» PROBLEM STATEMENT: Review the listing and copy each line that holds the word "empty".
************
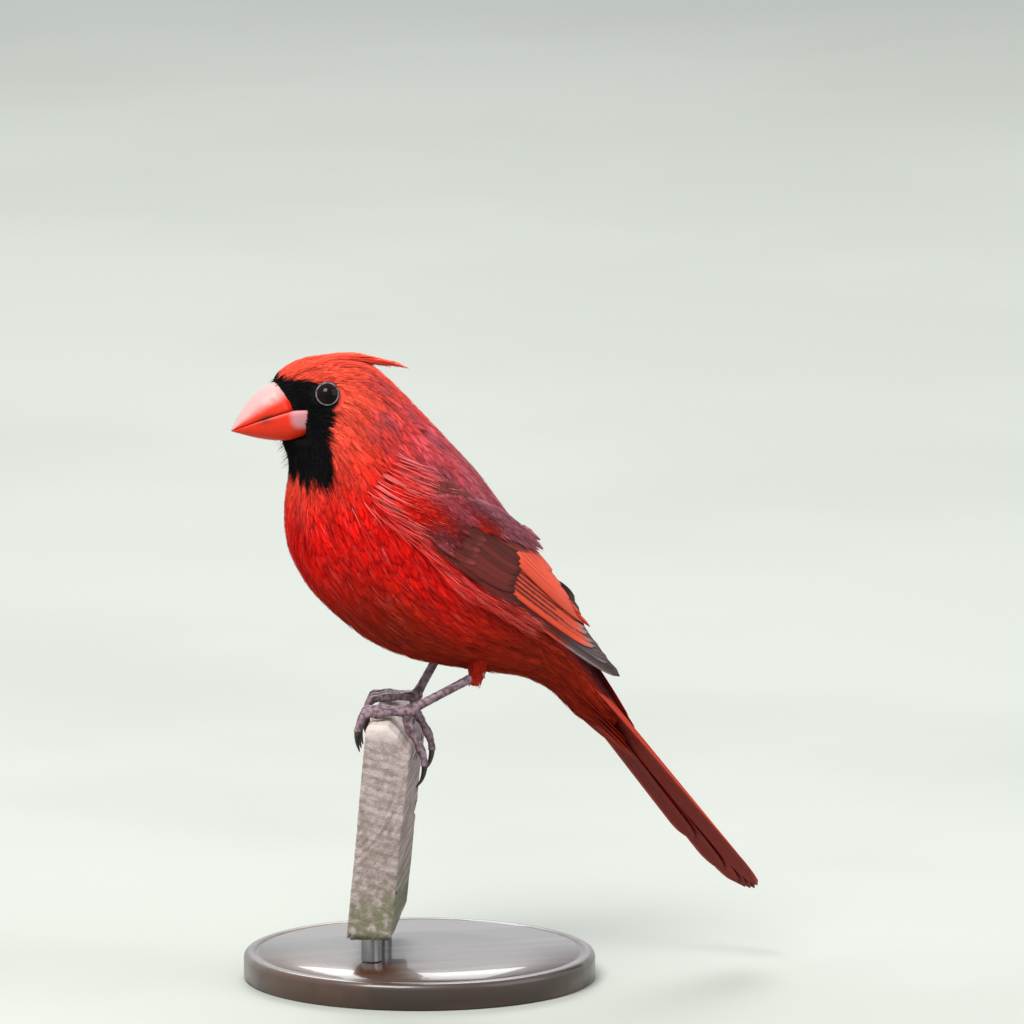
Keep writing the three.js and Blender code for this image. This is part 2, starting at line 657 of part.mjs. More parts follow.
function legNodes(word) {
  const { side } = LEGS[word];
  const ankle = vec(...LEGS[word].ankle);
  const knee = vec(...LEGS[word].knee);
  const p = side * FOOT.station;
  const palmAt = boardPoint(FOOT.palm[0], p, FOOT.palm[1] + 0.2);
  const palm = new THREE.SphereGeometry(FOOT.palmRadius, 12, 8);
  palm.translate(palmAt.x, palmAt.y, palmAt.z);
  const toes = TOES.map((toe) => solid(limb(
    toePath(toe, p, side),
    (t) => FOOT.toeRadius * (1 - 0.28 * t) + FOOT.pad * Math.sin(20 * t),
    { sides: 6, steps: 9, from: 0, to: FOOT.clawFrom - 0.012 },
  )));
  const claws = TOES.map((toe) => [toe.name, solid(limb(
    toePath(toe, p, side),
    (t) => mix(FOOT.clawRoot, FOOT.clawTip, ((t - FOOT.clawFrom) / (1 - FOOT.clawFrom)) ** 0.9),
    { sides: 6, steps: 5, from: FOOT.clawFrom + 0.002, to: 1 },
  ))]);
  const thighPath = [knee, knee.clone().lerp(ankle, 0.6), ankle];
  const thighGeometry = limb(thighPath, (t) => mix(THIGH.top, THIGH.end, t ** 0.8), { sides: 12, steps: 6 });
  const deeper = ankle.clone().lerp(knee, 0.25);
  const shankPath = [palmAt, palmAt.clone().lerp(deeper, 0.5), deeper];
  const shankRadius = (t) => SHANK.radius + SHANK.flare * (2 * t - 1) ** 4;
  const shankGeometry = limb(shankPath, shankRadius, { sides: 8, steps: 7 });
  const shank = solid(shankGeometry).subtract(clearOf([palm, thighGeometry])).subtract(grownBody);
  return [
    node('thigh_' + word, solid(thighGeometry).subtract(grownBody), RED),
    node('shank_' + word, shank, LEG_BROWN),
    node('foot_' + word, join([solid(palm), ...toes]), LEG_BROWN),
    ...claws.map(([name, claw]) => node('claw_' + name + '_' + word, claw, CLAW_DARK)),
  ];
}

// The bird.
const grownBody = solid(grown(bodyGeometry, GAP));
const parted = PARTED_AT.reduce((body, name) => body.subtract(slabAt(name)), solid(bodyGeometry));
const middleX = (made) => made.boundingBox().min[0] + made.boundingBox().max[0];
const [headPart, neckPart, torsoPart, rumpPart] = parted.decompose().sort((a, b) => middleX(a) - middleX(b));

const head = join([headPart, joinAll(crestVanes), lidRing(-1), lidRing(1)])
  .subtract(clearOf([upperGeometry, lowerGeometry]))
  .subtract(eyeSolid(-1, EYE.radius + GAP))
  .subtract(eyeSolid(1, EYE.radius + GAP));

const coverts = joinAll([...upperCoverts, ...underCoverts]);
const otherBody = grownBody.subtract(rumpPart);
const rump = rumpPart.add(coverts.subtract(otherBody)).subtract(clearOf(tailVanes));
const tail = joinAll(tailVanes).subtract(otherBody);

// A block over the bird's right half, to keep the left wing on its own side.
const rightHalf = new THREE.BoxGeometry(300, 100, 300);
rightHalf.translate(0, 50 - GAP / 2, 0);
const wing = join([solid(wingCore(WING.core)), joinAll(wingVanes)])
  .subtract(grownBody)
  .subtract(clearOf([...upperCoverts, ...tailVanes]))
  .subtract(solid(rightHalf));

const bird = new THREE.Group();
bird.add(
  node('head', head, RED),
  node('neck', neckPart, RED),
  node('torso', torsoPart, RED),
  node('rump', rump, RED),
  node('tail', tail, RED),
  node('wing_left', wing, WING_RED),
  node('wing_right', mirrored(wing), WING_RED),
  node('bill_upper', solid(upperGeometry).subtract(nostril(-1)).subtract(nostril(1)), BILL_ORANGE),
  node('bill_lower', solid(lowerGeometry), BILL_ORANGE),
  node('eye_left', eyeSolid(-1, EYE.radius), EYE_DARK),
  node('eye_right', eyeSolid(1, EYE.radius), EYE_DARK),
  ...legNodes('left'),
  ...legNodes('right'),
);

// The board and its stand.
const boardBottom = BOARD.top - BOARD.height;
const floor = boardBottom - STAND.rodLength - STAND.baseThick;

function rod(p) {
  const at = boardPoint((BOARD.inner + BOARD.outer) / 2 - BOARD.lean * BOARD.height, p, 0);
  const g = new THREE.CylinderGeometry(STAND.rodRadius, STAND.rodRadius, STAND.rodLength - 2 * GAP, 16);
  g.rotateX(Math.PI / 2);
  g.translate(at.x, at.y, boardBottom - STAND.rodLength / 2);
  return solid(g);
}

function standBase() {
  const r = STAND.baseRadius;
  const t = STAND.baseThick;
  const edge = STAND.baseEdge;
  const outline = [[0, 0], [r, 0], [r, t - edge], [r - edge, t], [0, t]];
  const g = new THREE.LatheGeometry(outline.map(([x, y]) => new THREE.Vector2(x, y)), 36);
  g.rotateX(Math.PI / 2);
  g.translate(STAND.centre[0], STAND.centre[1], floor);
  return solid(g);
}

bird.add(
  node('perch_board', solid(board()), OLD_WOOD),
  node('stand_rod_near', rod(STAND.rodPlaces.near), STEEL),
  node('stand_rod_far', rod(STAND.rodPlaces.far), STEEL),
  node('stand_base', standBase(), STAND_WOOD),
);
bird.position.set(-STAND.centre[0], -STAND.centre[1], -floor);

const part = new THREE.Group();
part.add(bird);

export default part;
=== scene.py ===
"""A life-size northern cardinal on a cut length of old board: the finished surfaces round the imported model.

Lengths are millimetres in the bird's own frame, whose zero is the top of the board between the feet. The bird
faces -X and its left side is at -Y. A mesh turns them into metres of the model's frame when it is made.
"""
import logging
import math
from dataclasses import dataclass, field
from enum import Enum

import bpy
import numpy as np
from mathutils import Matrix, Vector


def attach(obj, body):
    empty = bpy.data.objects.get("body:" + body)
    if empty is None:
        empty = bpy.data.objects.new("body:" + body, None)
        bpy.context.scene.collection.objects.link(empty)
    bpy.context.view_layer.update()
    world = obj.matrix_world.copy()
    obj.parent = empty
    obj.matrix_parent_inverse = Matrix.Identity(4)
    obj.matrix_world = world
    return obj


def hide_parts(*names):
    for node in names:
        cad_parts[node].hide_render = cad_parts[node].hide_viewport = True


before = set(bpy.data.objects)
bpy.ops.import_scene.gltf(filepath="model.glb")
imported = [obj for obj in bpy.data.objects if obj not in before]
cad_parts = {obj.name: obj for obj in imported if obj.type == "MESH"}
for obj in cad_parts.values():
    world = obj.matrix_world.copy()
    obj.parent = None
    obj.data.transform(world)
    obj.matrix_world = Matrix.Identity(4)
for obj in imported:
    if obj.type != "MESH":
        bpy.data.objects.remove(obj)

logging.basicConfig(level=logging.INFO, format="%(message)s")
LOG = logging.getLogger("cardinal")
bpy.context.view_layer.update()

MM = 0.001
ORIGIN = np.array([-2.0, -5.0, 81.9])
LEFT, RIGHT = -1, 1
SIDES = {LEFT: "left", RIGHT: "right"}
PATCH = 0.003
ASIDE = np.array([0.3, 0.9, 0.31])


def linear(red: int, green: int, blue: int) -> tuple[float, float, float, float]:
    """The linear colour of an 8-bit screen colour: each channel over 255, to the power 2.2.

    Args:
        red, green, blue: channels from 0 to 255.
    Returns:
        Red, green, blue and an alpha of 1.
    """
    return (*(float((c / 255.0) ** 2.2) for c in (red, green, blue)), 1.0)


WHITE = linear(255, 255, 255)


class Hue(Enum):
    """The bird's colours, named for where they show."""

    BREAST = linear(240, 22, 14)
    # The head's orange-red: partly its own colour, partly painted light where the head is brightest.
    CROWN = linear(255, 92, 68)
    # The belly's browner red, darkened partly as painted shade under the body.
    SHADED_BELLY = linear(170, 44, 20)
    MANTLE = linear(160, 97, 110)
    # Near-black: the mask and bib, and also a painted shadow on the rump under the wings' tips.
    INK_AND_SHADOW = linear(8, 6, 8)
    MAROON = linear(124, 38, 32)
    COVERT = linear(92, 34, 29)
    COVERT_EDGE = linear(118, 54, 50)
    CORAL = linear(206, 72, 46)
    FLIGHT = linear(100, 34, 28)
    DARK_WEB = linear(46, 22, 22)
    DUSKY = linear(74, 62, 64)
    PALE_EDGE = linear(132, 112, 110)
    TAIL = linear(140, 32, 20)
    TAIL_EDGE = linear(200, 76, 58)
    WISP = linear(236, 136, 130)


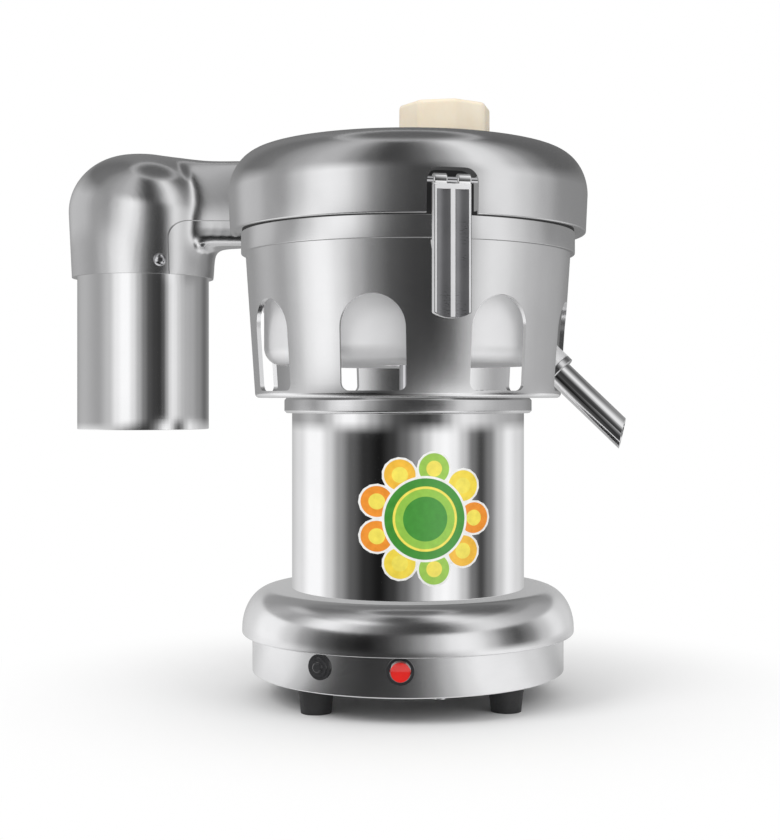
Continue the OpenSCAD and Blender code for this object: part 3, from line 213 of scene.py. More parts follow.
************
» IN RESPONSE:
    empty = bpy.data.objects.get("body:" + body)
    if empty is None:
        empty = bpy.data.objects.new("body:" + body, None)
        bpy.context.scene.collection.objects.link(empty)
    obj.parent = empty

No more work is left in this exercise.